Task statement: Repeat every line below exactly as it reads.

Data segment:
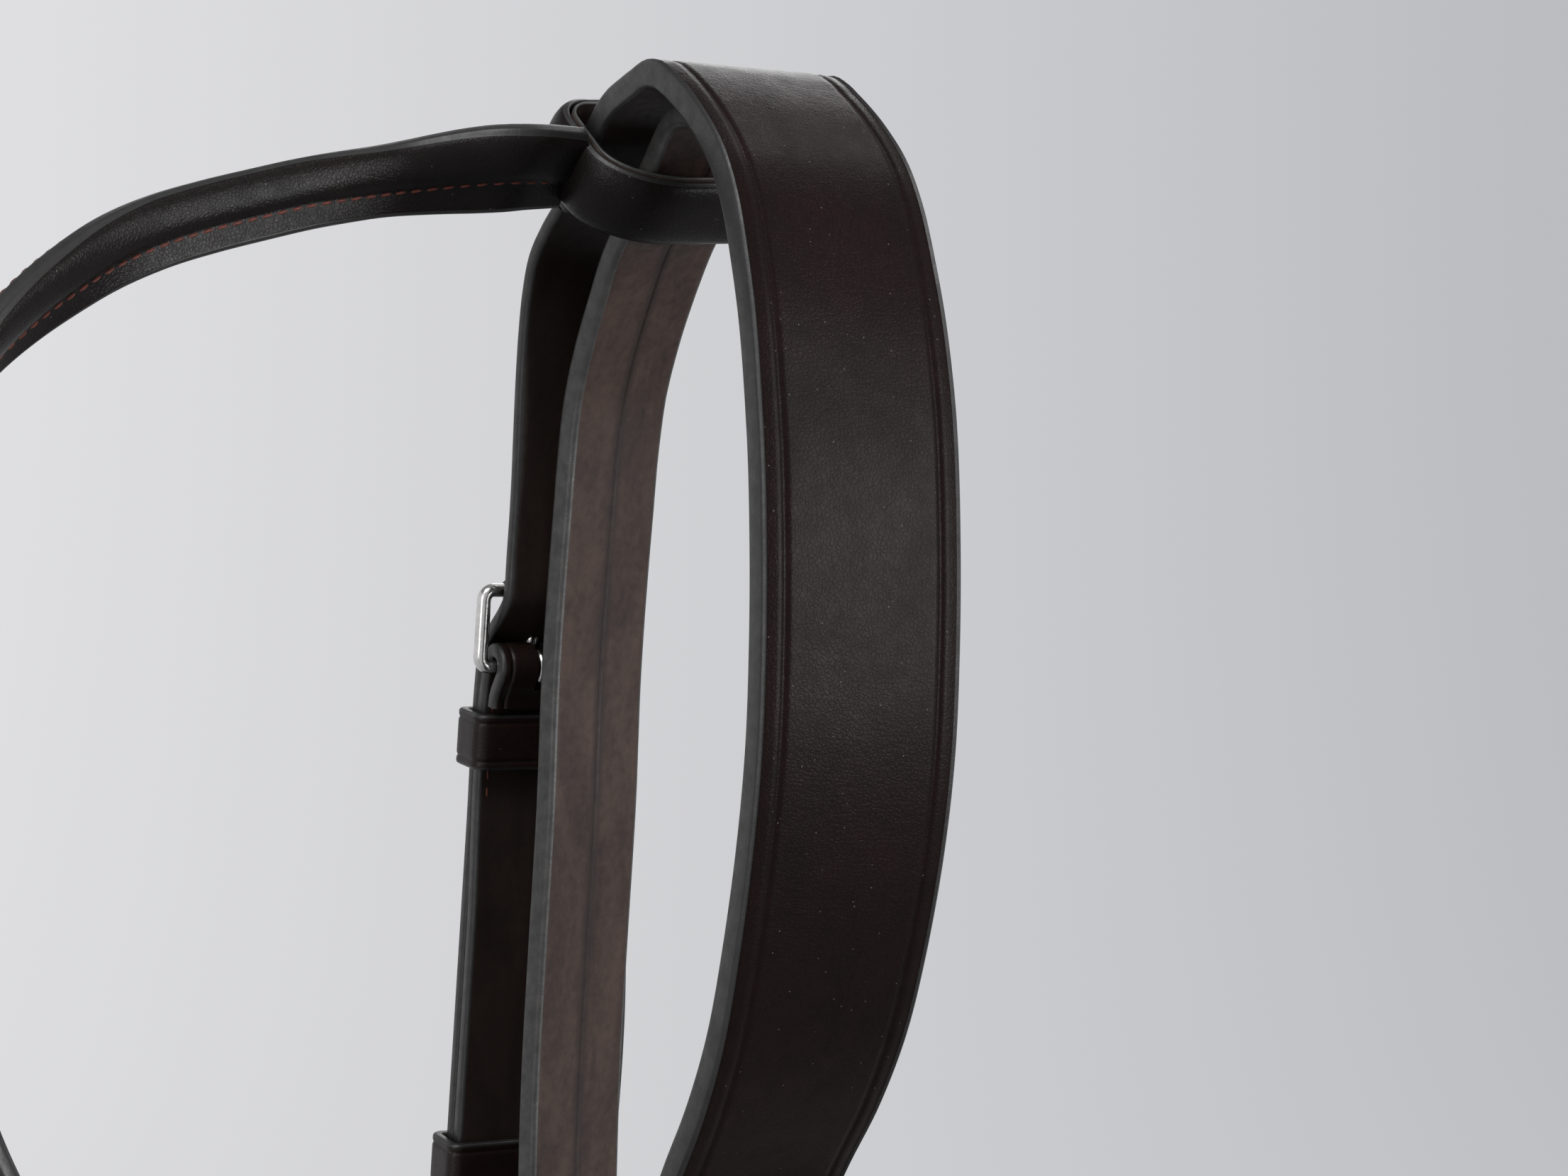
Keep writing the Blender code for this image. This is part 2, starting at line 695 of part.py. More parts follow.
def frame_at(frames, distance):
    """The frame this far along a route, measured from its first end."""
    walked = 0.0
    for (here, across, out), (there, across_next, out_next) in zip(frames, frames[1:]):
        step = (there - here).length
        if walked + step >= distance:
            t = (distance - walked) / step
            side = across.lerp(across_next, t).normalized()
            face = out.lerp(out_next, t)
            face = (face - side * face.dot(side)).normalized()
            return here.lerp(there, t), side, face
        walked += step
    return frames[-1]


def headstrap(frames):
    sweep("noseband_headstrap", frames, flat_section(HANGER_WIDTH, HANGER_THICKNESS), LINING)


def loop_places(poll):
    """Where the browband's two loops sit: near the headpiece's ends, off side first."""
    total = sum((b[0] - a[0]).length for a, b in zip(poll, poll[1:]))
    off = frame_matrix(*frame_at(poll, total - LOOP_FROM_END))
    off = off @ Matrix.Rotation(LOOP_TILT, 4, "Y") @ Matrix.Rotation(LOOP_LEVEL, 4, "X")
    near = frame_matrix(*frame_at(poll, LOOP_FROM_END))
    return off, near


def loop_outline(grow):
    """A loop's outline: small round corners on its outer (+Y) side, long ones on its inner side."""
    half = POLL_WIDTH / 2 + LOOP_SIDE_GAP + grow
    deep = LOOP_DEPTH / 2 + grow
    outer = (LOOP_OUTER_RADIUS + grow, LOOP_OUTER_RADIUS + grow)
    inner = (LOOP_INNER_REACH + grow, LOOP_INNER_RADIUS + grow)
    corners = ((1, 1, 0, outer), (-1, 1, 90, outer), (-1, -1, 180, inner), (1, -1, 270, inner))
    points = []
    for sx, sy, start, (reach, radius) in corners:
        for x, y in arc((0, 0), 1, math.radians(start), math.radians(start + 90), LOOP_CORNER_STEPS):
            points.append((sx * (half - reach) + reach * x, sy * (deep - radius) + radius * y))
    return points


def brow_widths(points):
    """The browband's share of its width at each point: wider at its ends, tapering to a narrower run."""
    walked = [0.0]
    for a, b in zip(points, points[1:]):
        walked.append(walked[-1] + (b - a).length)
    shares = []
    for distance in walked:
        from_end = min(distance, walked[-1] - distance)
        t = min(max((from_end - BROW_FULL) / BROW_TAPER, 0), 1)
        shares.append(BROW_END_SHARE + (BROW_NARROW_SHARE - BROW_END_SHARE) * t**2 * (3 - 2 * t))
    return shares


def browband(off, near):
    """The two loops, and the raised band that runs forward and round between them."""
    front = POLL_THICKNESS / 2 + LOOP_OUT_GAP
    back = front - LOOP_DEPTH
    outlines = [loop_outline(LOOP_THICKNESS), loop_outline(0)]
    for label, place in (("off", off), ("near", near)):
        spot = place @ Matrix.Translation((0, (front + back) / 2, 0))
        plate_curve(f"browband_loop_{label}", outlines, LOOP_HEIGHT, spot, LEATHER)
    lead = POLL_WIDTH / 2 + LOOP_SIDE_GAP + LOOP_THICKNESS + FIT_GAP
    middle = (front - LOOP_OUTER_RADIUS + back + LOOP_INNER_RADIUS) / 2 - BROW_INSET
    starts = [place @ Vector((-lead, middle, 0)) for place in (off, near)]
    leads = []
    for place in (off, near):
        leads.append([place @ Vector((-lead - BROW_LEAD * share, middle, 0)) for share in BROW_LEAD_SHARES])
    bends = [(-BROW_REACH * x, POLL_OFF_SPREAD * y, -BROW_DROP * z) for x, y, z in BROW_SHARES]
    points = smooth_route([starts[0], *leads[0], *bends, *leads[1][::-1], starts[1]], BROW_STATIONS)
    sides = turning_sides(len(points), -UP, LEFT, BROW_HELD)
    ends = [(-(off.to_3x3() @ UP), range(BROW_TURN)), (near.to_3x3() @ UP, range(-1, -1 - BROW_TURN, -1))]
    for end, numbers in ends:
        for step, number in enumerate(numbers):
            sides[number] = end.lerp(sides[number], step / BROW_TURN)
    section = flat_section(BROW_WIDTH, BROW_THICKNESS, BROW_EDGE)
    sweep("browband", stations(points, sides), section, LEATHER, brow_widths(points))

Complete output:
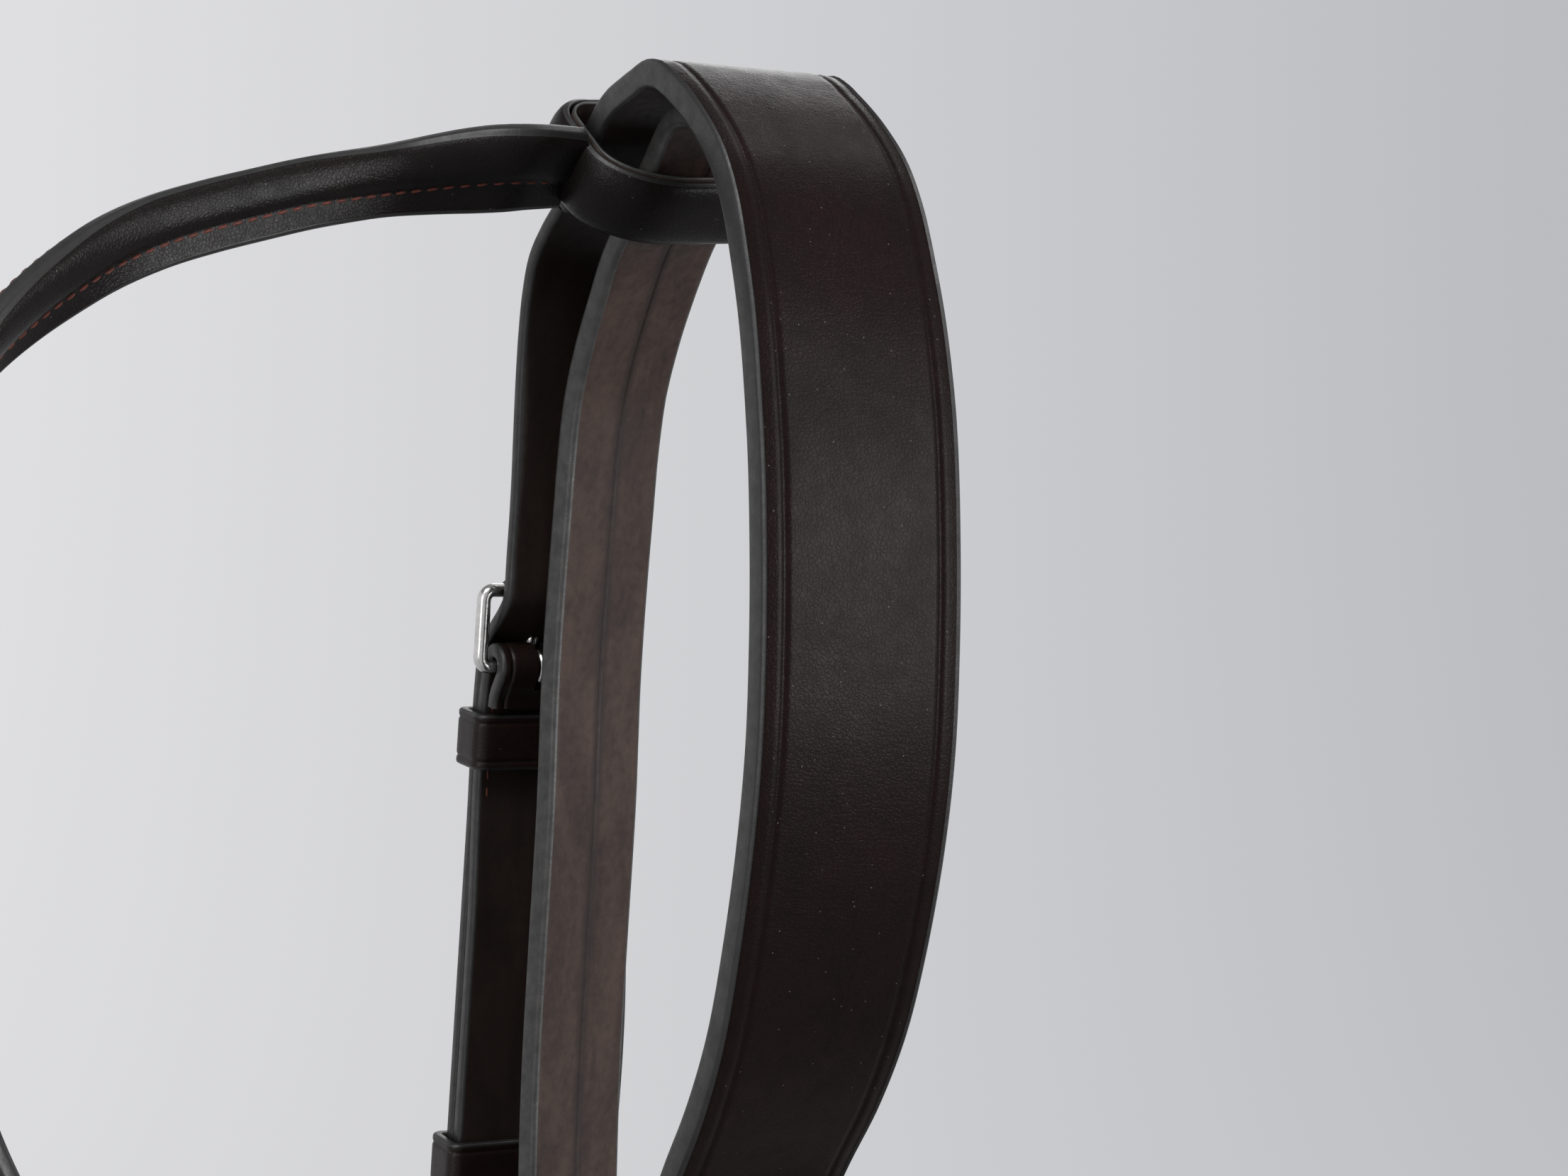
Keep writing the Blender code for this image. This is part 2, starting at line 695 of part.py. More parts follow.
def frame_at(frames, distance):
    """The frame this far along a route, measured from its first end."""
    walked = 0.0
    for (here, across, out), (there, across_next, out_next) in zip(frames, frames[1:]):
        step = (there - here).length
        if walked + step >= distance:
            t = (distance - walked) / step
            side = across.lerp(across_next, t).normalized()
            face = out.lerp(out_next, t)
            face = (face - side * face.dot(side)).normalized()
            return here.lerp(there, t), side, face
        walked += step
    return frames[-1]


def headstrap(frames):
    sweep("noseband_headstrap", frames, flat_section(HANGER_WIDTH, HANGER_THICKNESS), LINING)


def loop_places(poll):
    """Where the browband's two loops sit: near the headpiece's ends, off side first."""
    total = sum((b[0] - a[0]).length for a, b in zip(poll, poll[1:]))
    off = frame_matrix(*frame_at(poll, total - LOOP_FROM_END))
    off = off @ Matrix.Rotation(LOOP_TILT, 4, "Y") @ Matrix.Rotation(LOOP_LEVEL, 4, "X")
    near = frame_matrix(*frame_at(poll, LOOP_FROM_END))
    return off, near


def loop_outline(grow):
    """A loop's outline: small round corners on its outer (+Y) side, long ones on its inner side."""
    half = POLL_WIDTH / 2 + LOOP_SIDE_GAP + grow
    deep = LOOP_DEPTH / 2 + grow
    outer = (LOOP_OUTER_RADIUS + grow, LOOP_OUTER_RADIUS + grow)
    inner = (LOOP_INNER_REACH + grow, LOOP_INNER_RADIUS + grow)
    corners = ((1, 1, 0, outer), (-1, 1, 90, outer), (-1, -1, 180, inner), (1, -1, 270, inner))
    points = []
    for sx, sy, start, (reach, radius) in corners:
        for x, y in arc((0, 0), 1, math.radians(start), math.radians(start + 90), LOOP_CORNER_STEPS):
            points.append((sx * (half - reach) + reach * x, sy * (deep - radius) + radius * y))
    return points


def brow_widths(points):
    """The browband's share of its width at each point: wider at its ends, tapering to a narrower run."""
    walked = [0.0]
    for a, b in zip(points, points[1:]):
        walked.append(walked[-1] + (b - a).length)
    shares = []
    for distance in walked:
        from_end = min(distance, walked[-1] - distance)
        t = min(max((from_end - BROW_FULL) / BROW_TAPER, 0), 1)
        shares.append(BROW_END_SHARE + (BROW_NARROW_SHARE - BROW_END_SHARE) * t**2 * (3 - 2 * t))
    return shares


def browband(off, near):
    """The two loops, and the raised band that runs forward and round between them."""
    front = POLL_THICKNESS / 2 + LOOP_OUT_GAP
    back = front - LOOP_DEPTH
    outlines = [loop_outline(LOOP_THICKNESS), loop_outline(0)]
    for label, place in (("off", off), ("near", near)):
        spot = place @ Matrix.Translation((0, (front + back) / 2, 0))
        plate_curve(f"browband_loop_{label}", outlines, LOOP_HEIGHT, spot, LEATHER)
    lead = POLL_WIDTH / 2 + LOOP_SIDE_GAP + LOOP_THICKNESS + FIT_GAP
    middle = (front - LOOP_OUTER_RADIUS + back + LOOP_INNER_RADIUS) / 2 - BROW_INSET
    starts = [place @ Vector((-lead, middle, 0)) for place in (off, near)]
    leads = []
    for place in (off, near):
        leads.append([place @ Vector((-lead - BROW_LEAD * share, middle, 0)) for share in BROW_LEAD_SHARES])
    bends = [(-BROW_REACH * x, POLL_OFF_SPREAD * y, -BROW_DROP * z) for x, y, z in BROW_SHARES]
    points = smooth_route([starts[0], *leads[0], *bends, *leads[1][::-1], starts[1]], BROW_STATIONS)
    sides = turning_sides(len(points), -UP, LEFT, BROW_HELD)
    ends = [(-(off.to_3x3() @ UP), range(BROW_TURN)), (near.to_3x3() @ UP, range(-1, -1 - BROW_TURN, -1))]
    for end, numbers in ends:
        for step, number in enumerate(numbers):
            sides[number] = end.lerp(sides[number], step / BROW_TURN)
    section = flat_section(BROW_WIDTH, BROW_THICKNESS, BROW_EDGE)
    sweep("browband", stations(points, sides), section, LEATHER, brow_widths(points))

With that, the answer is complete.